鏡ヶ丘同窓会○○支部

昨晩は母校・弘前高校の同窓会でした。といっても職場内にある支部主催での開催。
ざっと勘定すると、青森地区にいる職場関連の同窓生は300名程。うち、昨日参加したのは、30名余り…。来賓が12名、ということで、ざっと50名。ただ、この来賓がそうそうたる顔ぶれで、某銀行の頭取や、県議会議員などなど…。

そのような中私、司会進行の大役を務めさせていただきました。
不覚にも顔ぶれを見て緊張感が走り、最初は噛みっ噛み…。
しかも、来賓挨拶の際に、次第にないことをやって欲しいという無茶ぶりまでされたのですが、少しずつ場を和ませながら、何とかその場を凌いだのでした(周囲からは「お前の司会ぶりには感服させられる」と賞賛されましたが、本人ホントにイッパイイッパイでした)。

亡父も同じ高校の同窓生であり、いろいろとご迷惑やご心配をおかけした方も大勢いたので、失礼とは思いながらもご来賓の方々にお礼のご挨拶をさせていただきました。

「どしてら?落ち着いたか?」
気さくに声を掛けていただき、気持ちも少しほぐれました。
某議員からは、「実はお父さんから、母校の野球練習場のネットを修復してほしいと、生前頼まれた。あれは俺への遺言だと思って、必ずやるから。」とお声を頂きました。

ひょっとしたら他の出席者にとっては、何の面白みのない、ただ飲んで食うだけのつまらない会合だったかもしれません。しかし個人的には、父が生前お世話になった方々といろんなお話ができただけでも有意義な会合でした。

そんな中、昨日の一番の収穫は、高校時代の恩師と再会し、二人で酒を酌み交わしたことでした。
恩師は現在53歳。恩師が弘前高校に赴任して、初めての卒業生が我々だったということで、強く印象に残っているクラスだったとのことでした。

もう20年以上も前の話になりますが、高校三年の秋、父とともに三者面談に臨んだ時の思い出が今も強く残っています。父は席上、「もし大学が駄目なら、浪人はさせません。働かせます。」とキッパリ。「で、のんべ君は何をやりたいの?」と恩師。「将来的には家業を継ぐことも考えなければならないかもしれないが、今はまずその礎となる勉強をしなければならないと思います。」と僕。恩師、一枚の紙を取り出し、「のんべ君の今の偏差値はこれぐらい。で、あなたの希望する大学の偏差値はこれぐらい。相当努力しないと…。」

帰路、父は無言でした。
帰宅すると、父はパンフレットをおもむろに取り出しました。

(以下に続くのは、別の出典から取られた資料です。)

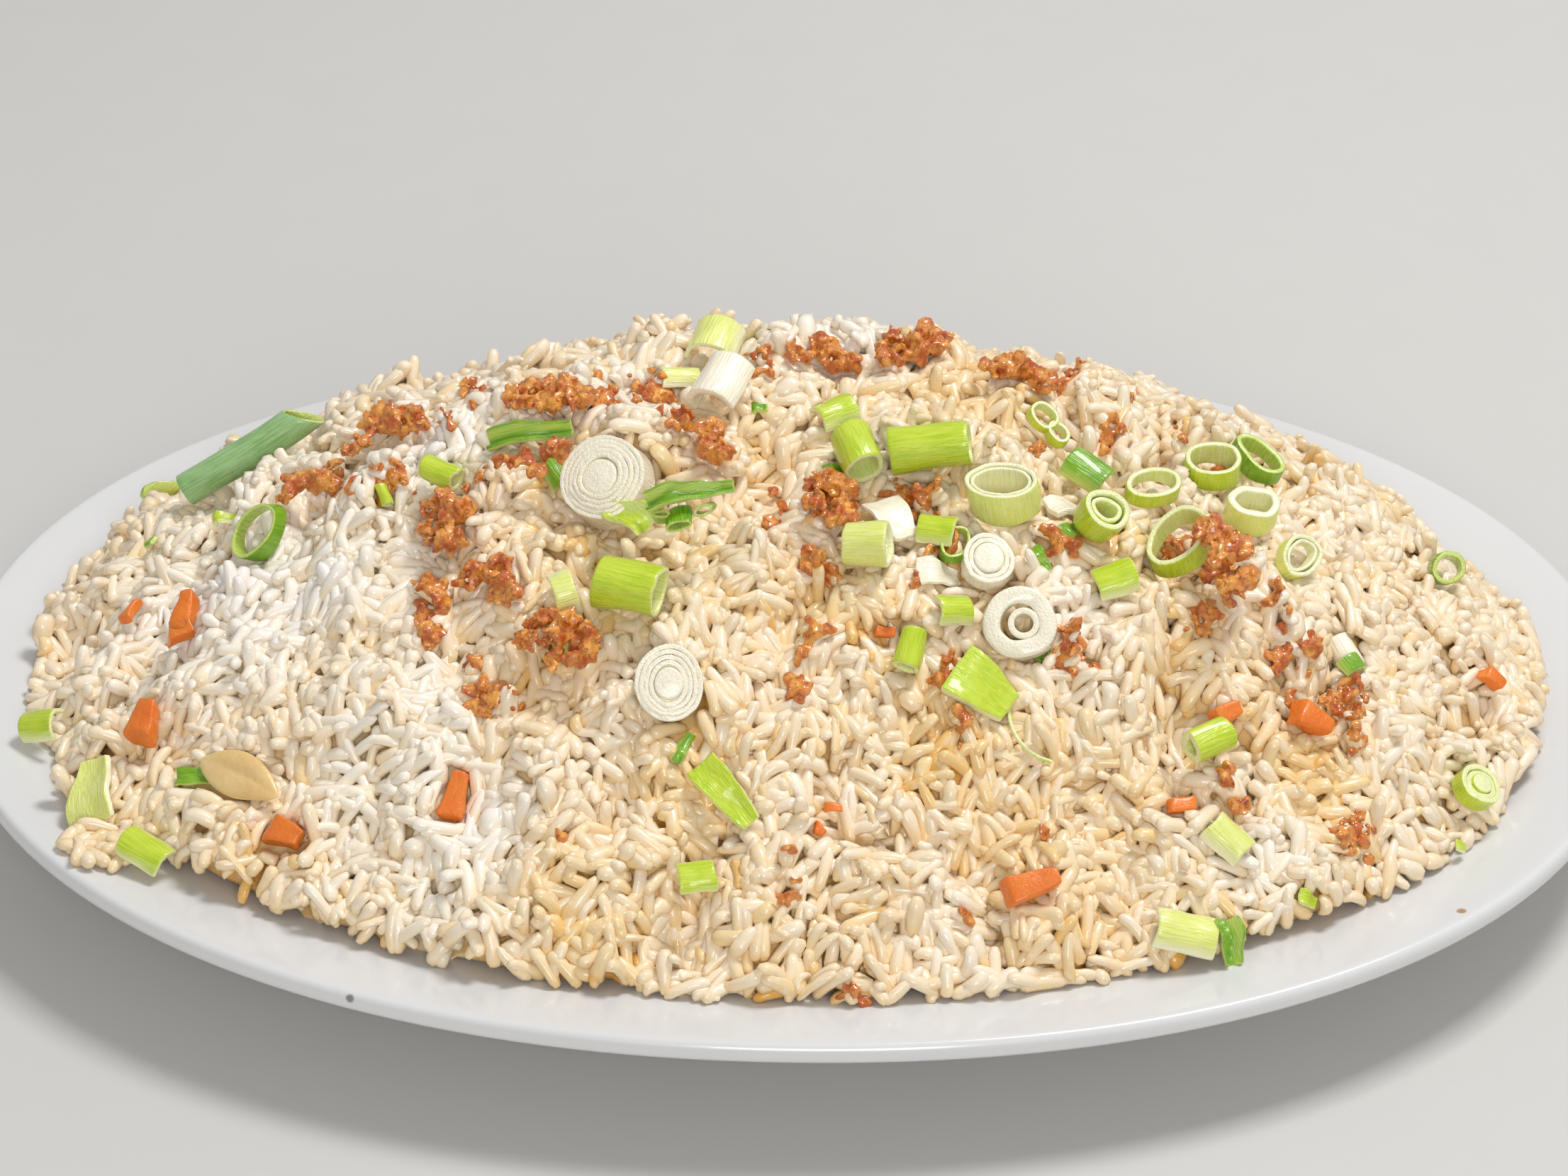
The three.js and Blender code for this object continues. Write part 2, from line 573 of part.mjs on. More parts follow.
    size: { radius: 3.8, arc: 160, length: 8 } },
  { name: "onion_heart_left", colour: "pale", shape: leaf, x: -134, y: -55, heading: 80,
    size: { length: 14, width: 10, thickness: 1.4 } },
  { name: "onion_piece_left_edge", colour: "green", shape: trough, x: -122, y: -71, heading: -35,
    size: { radius: 4, arc: 140, length: 10 } },
  { name: "onion_half_tube_edge", colour: "pale", shape: trough, x: 74, y: -93, heading: -8,
    size: { radius: 4.2, arc: 160, length: 12 } },
];

const GARLIC = [
  { name: "garlic_arc_left", x: -82, y: 12, heading: 0,
    size: { length: 19, width: 8, bow: 70, seed: 11 } },
  { name: "garlic_far_left", x: -98, y: 0, heading: 20,
    size: { length: 12, width: 7, count: 3, seed: 12 } },
  { name: "garlic_left_high", x: -68, y: -22, heading: 70,
    size: { length: 14, width: 13, seed: 13 } },
  { name: "garlic_left_low", x: -58, y: -37, heading: -30,
    size: { length: 13, width: 9, count: 3, seed: 14 } },
  { name: "garlic_back_left", x: -49, y: 2, heading: 10,
    size: { length: 20, width: 11, count: 5, seed: 15 } },
  { name: "garlic_middle", x: -18, y: -9, heading: -40,
    size: { length: 13, width: 10, count: 3, seed: 16 } },
  { name: "garlic_by_slice", x: -51, y: -19, heading: 0,
    size: { length: 15, width: 6, bow: -50, seed: 17 } },
  { name: "garlic_top_left", x: 5, y: 15, heading: 0,
    size: { length: 14, width: 9, count: 3, seed: 18 } },
  { name: "garlic_top", x: 22, y: 17, heading: 15,
    size: { length: 16, width: 10, seed: 19 } },
  { name: "garlic_centre", x: 7, y: -24, heading: 90,
    size: { length: 15, width: 12, seed: 20 } },
  { name: "garlic_back_right", x: 44, y: 12, heading: 0,
    size: { length: 14, width: 9, count: 3, seed: 21 } },
  { name: "garlic_right", x: 83, y: -35, heading: -60,
    size: { length: 18, width: 13, count: 5, seed: 22 } },
  { name: "garlic_front_left", x: -44, y: -53, heading: -50,
    size: { length: 16, width: 13, seed: 23 } },
];
for (const cluster of GARLIC) {
  cluster.colour = "garlic";
  cluster.shape = crumbs;
}

const CLOVE = {
  name: "garlic_clove_slice", colour: "clove", shape: cloveSlice, x: -105, y: -62, heading: -35,
  size: { length: 19, width: 8, thickness: 2.6 },
};

// Small pieces pressed into the rice, part of its node: length, width and height of each lump.
const GARLIC_BITS = [
  { x: -65, y: 16 }, { x: -93, y: 5 }, { x: -87, y: -8 }, { x: -80, y: -8 }, { x: -69, y: -36 },
  { x: -28, y: 12 }, { x: -8, y: 11 }, { x: 5, y: -36 }, { x: 23, y: -19 }, { x: 55, y: 21 },
  { x: 62, y: 7 }, { x: 50, y: -29 }, { x: 97, y: -38 }, { x: 107, y: -42 }, { x: 108, y: -50 },
  { x: 84, y: -67 }, { x: 106, y: -68 }, { x: 4, y: -51 }, { x: 0, y: -59 }, { x: 52, y: -50 },
  { x: 38, y: -67 }, { x: -56, y: -59 }, { x: -1, y: -94 }, { x: 70, y: -46 }, { x: 12, y: -104 },
];
const CARROT_BITS = [
  { x: -120, y: -22 }, { x: -125, y: -44 }, { x: -95, y: -73 }, { x: -63, y: -74 }, { x: 100, y: -50 },
  { x: 45, y: -90 }, { x: 139, y: -17 },
];
const GARLIC_BIT = { length: 7, width: 5, height: 3.6 };
const CARROT_BIT = { length: 8, width: 5, height: 4 };

// ---- Setting the toppings on the heap ----

const caster = new THREE.Raycaster();
const DOWN = UP.clone().negate();
const ABOVE_ALL = 2 * HEAP_PEAK;
const PRESS_REACH = 2.3; // how far round a topping the rice gives way
const SUNK_SHARE = 0.22; // share of a topping's corners that lie in the rice before it gives way
const REST_GAP = GAP + 0.2; // between the sampled points, so that edges which cross keep their gap too

// Height of the highest surface of some meshes over a point, or undefined beside them.
function topOver(meshes, x, y) {
  caster.set(new THREE.Vector3(x, y, ABOVE_ALL), DOWN);
  return caster.intersectObjects(meshes)[0]?.point.z;
}

// Height of a mesh's underside over a point, or undefined beside it.
function undersideOver(mesh, x, y) {
  caster.set(new THREE.Vector3(x, y, -HEAP_PEAK), UP);
  return caster.intersectObject(mesh)[0]?.point.z;
}

function cornersOf(mesh) {
  const places = mesh.geometry.getAttribute("position");
  return Array.from({ length: places.count }, (_, k) =>
    new THREE.Vector3().fromBufferAttribute(places, k).applyMatrix4(mesh.matrixWorld));
}

// The corners and centres of the faces that look up, or of those that look down.
function facePoints(mesh, lookUp) {
  const corners = cornersOf(mesh);
  const index = mesh.geometry.index ? mesh.geometry.index.array : corners.map((_, k) => k);
  const points = [];
  for (let k = 0; k < index.length; k += 3) {
    const face = new THREE.Triangle(corners[index[k]], corners[index[k + 1]], corners[index[k + 2]]);
    const looksUp = face.getNormal(new THREE.Vector3()).z > 0;
    if (looksUp === lookUp) points.push(face.a, face.b, face.c, face.getMidpoint(new THREE.Vector3()));
  }
  return points;
}

const SLOPE_STEP = 5; // half the width over which the heap's slope is taken

// The way the heap's surface looks at a place, smoothed over a few grains.
function slopeAt(x, y) {
  const rise = (dx, dy) => heapHeight(x + dx, y + dy) - heapHeight(x - dx, y - dy);
  return new THREE.Vector3(-rise(SLOPE_STEP, 0), -rise(0, SLOPE_STEP), 2 * SLOPE_STEP).normalize();
}

// A topping turned to its place, with some of its corners sunk in the rice.
function stand({ name, colour, shape, x, y, axis, heading, size }) {
  const mesh = solid(name, colour, shape(size));
  const up = axis ? new THREE.Vector3(...axis).normalize() : slopeAt(x, y);
  const angle = THREE.MathUtils.degToRad(heading);
  const along = new THREE.Vector3(Math.cos(angle), Math.sin(angle), 0).projectOnPlane(up).normalize();
  const across = up.clone().cross(along);
  mesh.quaternion.setFromRotationMatrix(new THREE.Matrix4().makeBasis(along, across, up));
  mesh.position.set(x, y, 0);
  mesh.updateMatrixWorld(true);
  const heights = cornersOf(mesh).map((corner) => corner.z - heapHeight(corner.x, corner.y));
  heights.sort((low, high) => low - high);
  mesh.position.z = -heights[Math.floor(SUNK_SHARE * heights.length)];
  mesh.updateMatrixWorld(true);
  return mesh;
}

// The lowest underside of a mesh over a point and a ring of points round it.
function lowestOver(mesh, x, y) {
  let lowest = undersideOver(mesh, x, y) ?? Infinity;
  for (let k = 0; k < 8; k++) {
    const turn = (TAU * k) / 8;
    const under = undersideOver(mesh, x + PRESS_REACH * Math.cos(turn), y + PRESS_REACH * Math.sin(turn));
    lowest = Math.min(lowest, under ?? Infinity);
  }
  return lowest;
}

// Whether a point, seen from above, lies outside a box.
function beside(point, box) {
  return point.x < box.min.x || point.x > box.max.x || point.y < box.min.y || point.y > box.max.y;
}

// Lowers the heap's upper points under the toppings.
function pressHeap(points, topCount, toppings) {
  for (const mesh of toppings) {
    const box = new THREE.Box3().setFromObject(mesh).expandByScalar(PRESS_REACH);
    for (const point of points.slice(0, topCount - PLATE_SIDES)) {
      if (beside(point, box)) continue;
      const floor = plateHeightAt(point.x, point.y) + HEAP_EDGE;
      point.z = Math.max(floor, Math.min(point.z, lowestOver(mesh, point.x, point.y) - GAP));
    }
  }
}

// Raises a topping until it is a gap above everything under it; a support is a mesh and its upper points.
function settle(mesh, supports) {
  const box = new THREE.Box3().setFromObject(mesh);
  const near = supports.filter((support) => support.box.intersectsBox(box));
  const meshes = near.map((support) => support.mesh);
  let least = Infinity;
  for (const point of facePoints(mesh, false)) {
    least = Math.min(least, point.z - (topOver(meshes, point.x, point.y) ?? -Infinity));
  }
  for (const point of near.flatMap((support) => support.points)) {
    if (beside(point, box)) continue;
    least = Math.min(least, (undersideOver(mesh, point.x, point.y) ?? Infinity) - point.z);
  }
  mesh.position.z += Math.max(0, REST_GAP - least);
  mesh.updateMatrixWorld(true);
  return supportOf(mesh);
}

function supportOf(mesh) {
  return { mesh, points: facePoints(mesh, true), box: new THREE.Box3().setFromObject(mesh) };
}

// A small lump half sunk in the rice, turned along the slope.
function bit({ x, y }, size, colour, seed, heap) {
  const shape = () => crumb(size.length, size.width, size.height, seed);
  const mesh = stand({ name: "bit", colour, shape, x, y, heading: 77 * seed });
  mesh.position.z = topOver([heap], x, y);
  mesh.updateMatrixWorld(true);
  return mesh;
}

function build() {
  const group = new THREE.Group();
  const dish = solid("plate", "plate", plate());
  const shell = heapShell();
  const toppings = [...ONIONS, ...GARLIC, CLOVE].map(stand);
  pressHeap(shell.points, shell.top, toppings);
  const heap = solid("rice_heap", "rice", geometryOf(shell.points, shell.faces));
  const supports = [dish, heap].map(supportOf);
  for (const topping of toppings) {
    supports.push(settle(topping, supports));
  }
  const boxes = supports.slice(2).map((support) => support.box.clone().expandByScalar(GAP));
  const bits = [
    ...GARLIC_BITS.map((place, k) => bit(place, GARLIC_BIT, "garlic", 200 + 20 * k, heap)),
    ...CARROT_BITS.map((place, k) => bit(place, CARROT_BIT, "carrot", 900 + 20 * k, heap)),
  ].filter((mesh) => !boxes.some((box) => box.intersectsBox(new THREE.Box3().setFromObject(mesh))));
  const pressed = bits.map((mesh) => mesh.geometry.clone().applyMatrix4(mesh.matrixWorld));
  heap.geometry = join([heap.geometry, ...pressed]);
  group.add(...supports.map((support) => support.mesh));
  return group;
}

export default build();
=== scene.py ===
"""A platter of fried rice, dressed over its solids: a smooth glazed plate, thousands of separate grains that
lie on each other, spring onion cut in tubes, rings and leaves, crusts of fried garlic, carrot and a slice of
clove. Shapes are modelled in millimetres about their own origin and then put in their places in metres."""

import math

import bpy
import numpy as np
from mathutils import Matrix, Vector, noise
from mathutils.bvhtree import BVHTree


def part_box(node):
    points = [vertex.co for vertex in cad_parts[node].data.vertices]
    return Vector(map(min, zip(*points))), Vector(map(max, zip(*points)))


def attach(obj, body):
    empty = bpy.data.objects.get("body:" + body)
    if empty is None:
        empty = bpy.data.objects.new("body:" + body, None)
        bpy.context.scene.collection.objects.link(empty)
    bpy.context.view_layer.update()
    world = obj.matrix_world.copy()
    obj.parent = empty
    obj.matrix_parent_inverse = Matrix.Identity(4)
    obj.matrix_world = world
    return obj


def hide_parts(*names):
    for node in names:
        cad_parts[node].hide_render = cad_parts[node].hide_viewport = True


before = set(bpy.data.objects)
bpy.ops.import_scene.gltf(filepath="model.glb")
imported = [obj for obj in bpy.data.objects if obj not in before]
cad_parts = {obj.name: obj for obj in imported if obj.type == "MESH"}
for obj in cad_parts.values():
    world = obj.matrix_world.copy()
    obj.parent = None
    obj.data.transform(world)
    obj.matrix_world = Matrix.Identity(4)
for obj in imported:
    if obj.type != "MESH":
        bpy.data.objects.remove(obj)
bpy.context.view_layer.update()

MM = 0.001
bpy.ops.object.select_all(action="DESELECT")

# ---- Driving dimensions, in millimetres ----

PLATE_LENGTH = 340
PLATE_WIDTH = 244.6
PLATE_HEIGHT = 25
PLATE_SQUARENESS = 2.09  # exponent of the outline: 2 is a true ellipse
GRAIN_LENGTH = 8.8
GRAIN_WIDTH = 2.85
RICE_DEPTH = 5.0  # thickness of the loose grains over the core
FIELD_STEP = 0.4  # spacing of the height fields

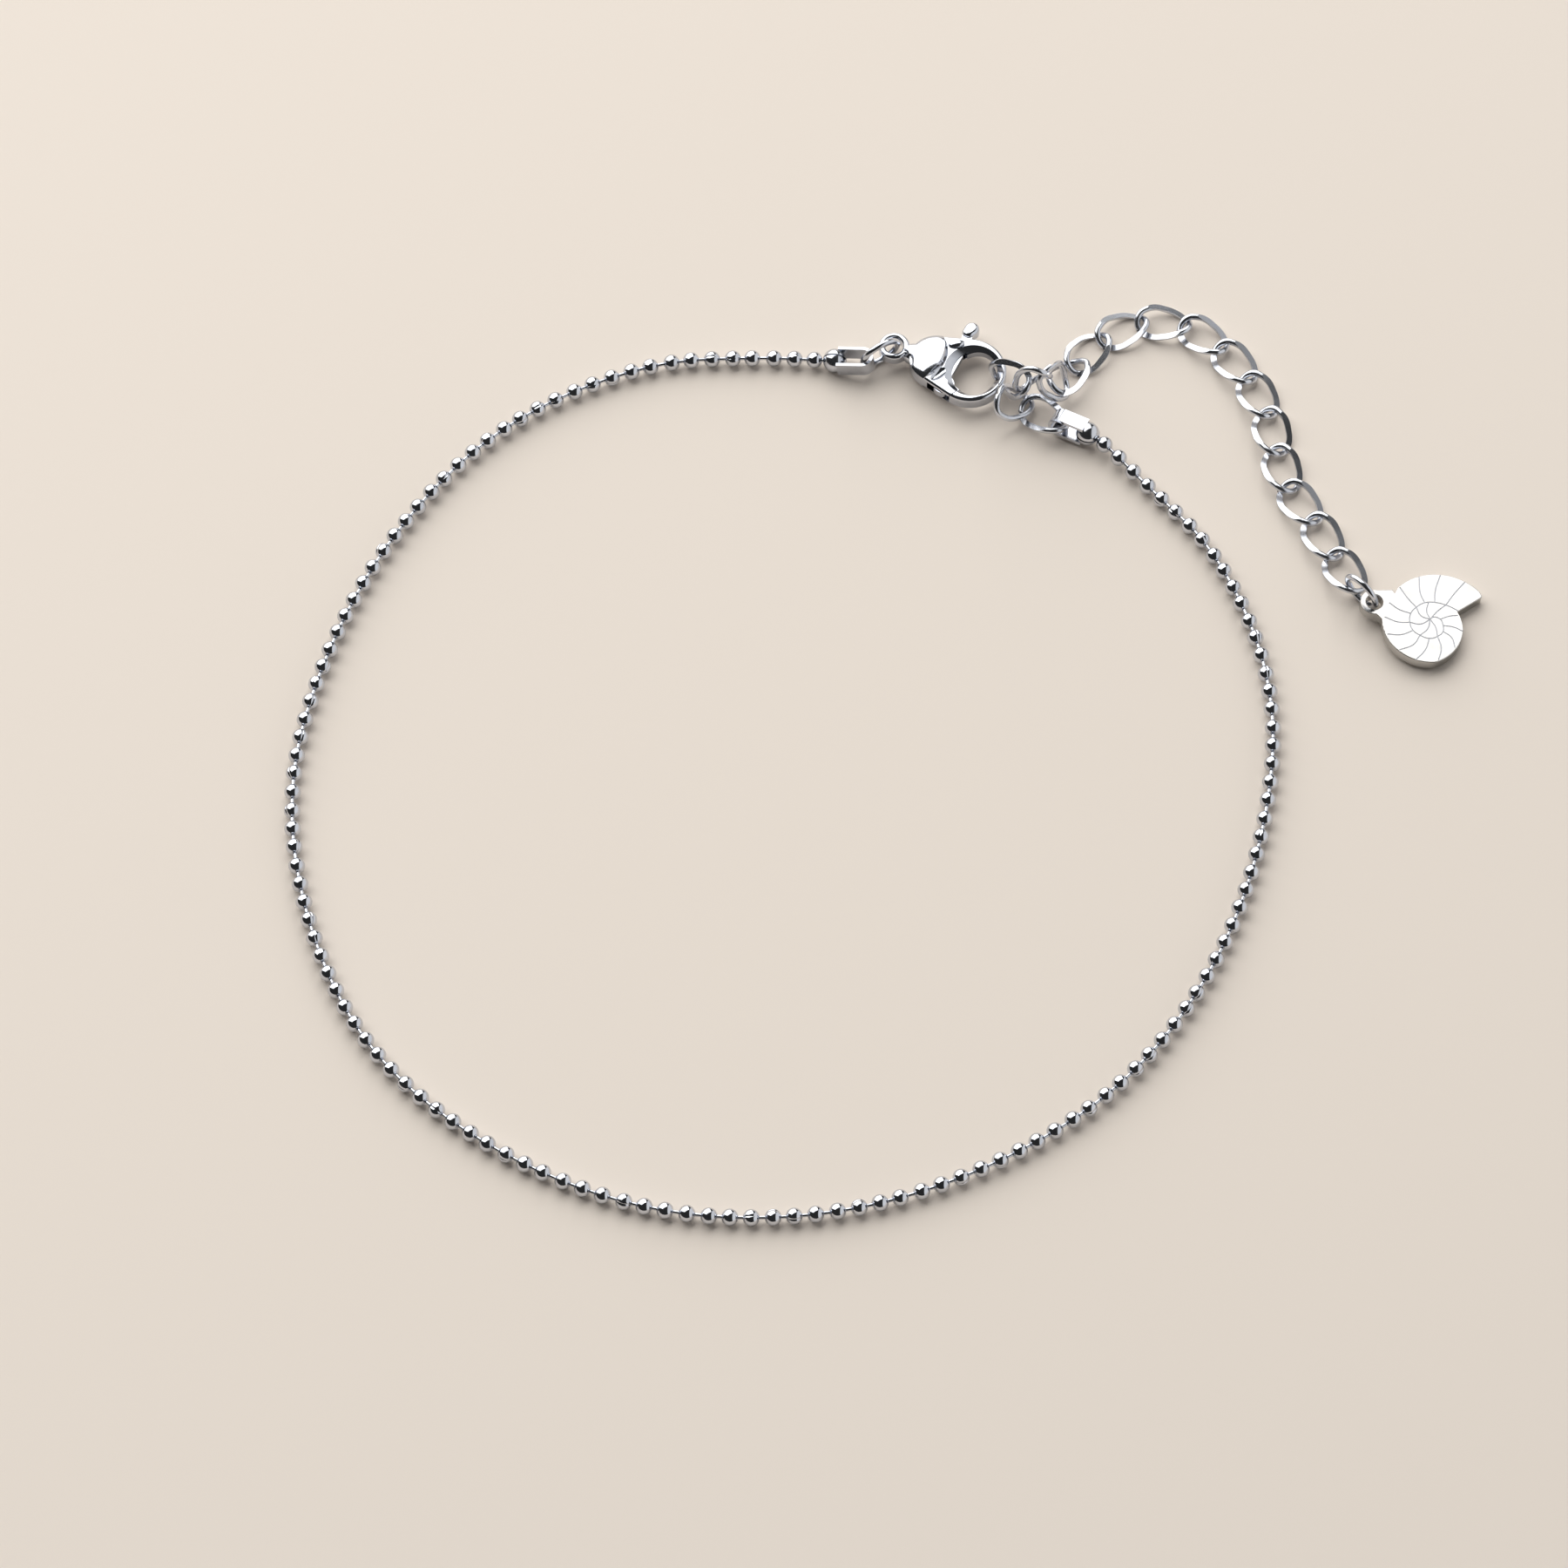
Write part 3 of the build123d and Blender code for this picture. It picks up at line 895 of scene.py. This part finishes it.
@dataclass
class Studio:
    """Pale floor, soft lamps, dim walls and the camera."""

    floor_size: float = 3.0
    floor_colour: Colour = (0.89, 0.805, 0.72)
    floor_roughness: float = 0.8
    floor_specular: float = 0.2
    wall_dark: float = 0.03
    wall_light: float = 0.88
    wall_start: float = 0.5
    wall_end: float = 0.62
    lamps: Sequence[Softbox] = (
        Softbox(
            "back_left_softbox", place=(-0.34, 0.69, 0.64), across=(-0.82, -0.57, 0.06),
            width=1.72, height=1.5, radiance=2.5, colour=(1.0, 0.995, 0.98),
        ),
    )
    eye: Point = (-0.0080, -0.3474, 0.60925)
    target: Point = (-0.0080, -0.0027, 0.0)
    sensor: float = 36.0
    lens: float = 206.4
    near_limit: float = 0.01

    def floor(self) -> bpy.types.Object:
        """Lay the floor.

        Returns:
            The floor's object.
        """
        half = self.floor_size / 2
        mesh = bpy.data.meshes.new("floor")
        corners = [(-half, -half, 0.0), (half, -half, 0.0), (half, half, 0.0), (-half, half, 0.0)]
        mesh.from_pydata(corners, [], [(0, 1, 2, 3)])
        made = link_object("floor", mesh)
        paint = bpy.data.materials.new("floor_paint")
        paint.use_nodes = True
        graph = Graph(paint.node_tree)
        shader = graph.node(
            "ShaderNodeBsdfPrincipled", {},
            {
                "Base Color": (*self.floor_colour, 1.0),
                "Roughness": self.floor_roughness,
                "Specular IOR Level": self.floor_specular,
            },
        )
        graph.node("ShaderNodeOutputMaterial", {}, {"Surface": shader.outputs[0]})
        mesh.materials.append(paint)
        return made

    def walls(self) -> None:
        """Colour the room by direction: dark all round, with a pale wall on the right."""
        world = bpy.data.worlds.new("room")
        bpy.context.scene.world = world
        world.use_nodes = True
        graph = Graph(world.node_tree)
        place = graph.node("ShaderNodeTexCoord").outputs["Generated"]
        parts = graph.node("ShaderNodeSeparateXYZ", {}, {0: place})
        share = graph.term(parts, 0).step(self.wall_start, self.wall_end)
        colour = graph.blend(share, (self.wall_dark,) * 3, (self.wall_light,) * 3)
        shader = graph.node("ShaderNodeBackground", {}, {"Color": colour, "Strength": 1.0})
        graph.node("ShaderNodeOutputWorld", {}, {"Surface": shader.outputs[0]})

    def camera(self) -> bpy.types.Object:
        """Set up the camera.

        Returns:
            The camera's object.
        """
        data = bpy.data.cameras.new("camera")
        data.sensor_width = self.sensor
        data.lens = self.lens
        data.clip_start = self.near_limit
        made = link_object("camera", data)
        made.location = self.eye
        away = Vector(self.eye) - Vector(self.target)
        made.rotation_euler = away.to_track_quat("Z", "Y").to_euler()
        bpy.context.scene.camera = made
        return made

    def build(self) -> None:
        """Build the whole studio."""
        self.floor()
        self.walls()
        for lamp in self.lamps:
            lamp.build()
        self.camera()
        bpy.context.scene.view_settings.view_transform = "Standard"
        LOG.info("studio: %d lamps", len(self.lamps))


def main() -> None:
    """Load the frame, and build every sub-assembly in order."""
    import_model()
    bpy.context.view_layer.update()
    BallChain().build()
    Fittings().build()
    ShellCharm().build()
    Studio().build()
    bpy.context.view_layer.update()


if __name__ == "__main__":
    main()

なんとそれは、静岡県や四国地方にある企業案内。「大学駄目ならここに雇ってもらうよう、話はしてあるから。」
この時ほど冷淡な父もいなかった、と記憶しています。しかし、逆にそれが私の闘志…のようなものに火を点したのかもしれません。

あの時の父と、この恩師がいなければ、そしてあの時の仲間がいなければ、今の自分はなかったであろうというぐらい、高校時代の3年間は、自分の人生の中で重要な時期であったと、確信しています。

そんな恩師とは、かれこれ20年来のお付き合いとなります。
現在は教務職ではなく、教育関連の事務職への配置となっており、現場を離れてから結構時間が経過していますが、そろそろ現場復帰したいという思いを抱いていること、そのためにも、後進に道筋をつけるため、来年の太宰治生誕百周年記念事業を何とか成功裡に終わらせなければならないことを、力説しておられました。

20時台の電車で帰ろうとした恩師を無理矢理引き留め、二人で青森駅前にあるモツ焼きやで一献。その後弘前駅に電車が到着するまでの約2時間、いろんなことに気づかされ、いろんなことを学んだ、とても内容の濃い時間を過ごすことができました。

恩師が我々を卒業生として送り出したのが、33歳の時。我々は5年前にその年齢を超えてしまいましたが、自分があの頃の恩師のような活力溢れる人間には到底及んでいないこと、母校の教育方針である人間像「持って生まれたものを深くさぐって強く引き出す人」にはまだまだ達していないことを強く感じました。

それにしても恩師と二人だけで交わした時間は本当に私にとって貴重な時間でした。親子の関係が幾つになっても親子の関係であるのと同じで、恩師と生徒の関係はいつまで経っても絶対変わらないのだと、強く思いました。

近いうちの再会を約束して、家路につきました。
ほろ酔い加減でタクシーを降りると、細かい雨が降っていました。
頬に当たるその雨は、実に心地よい雨でした。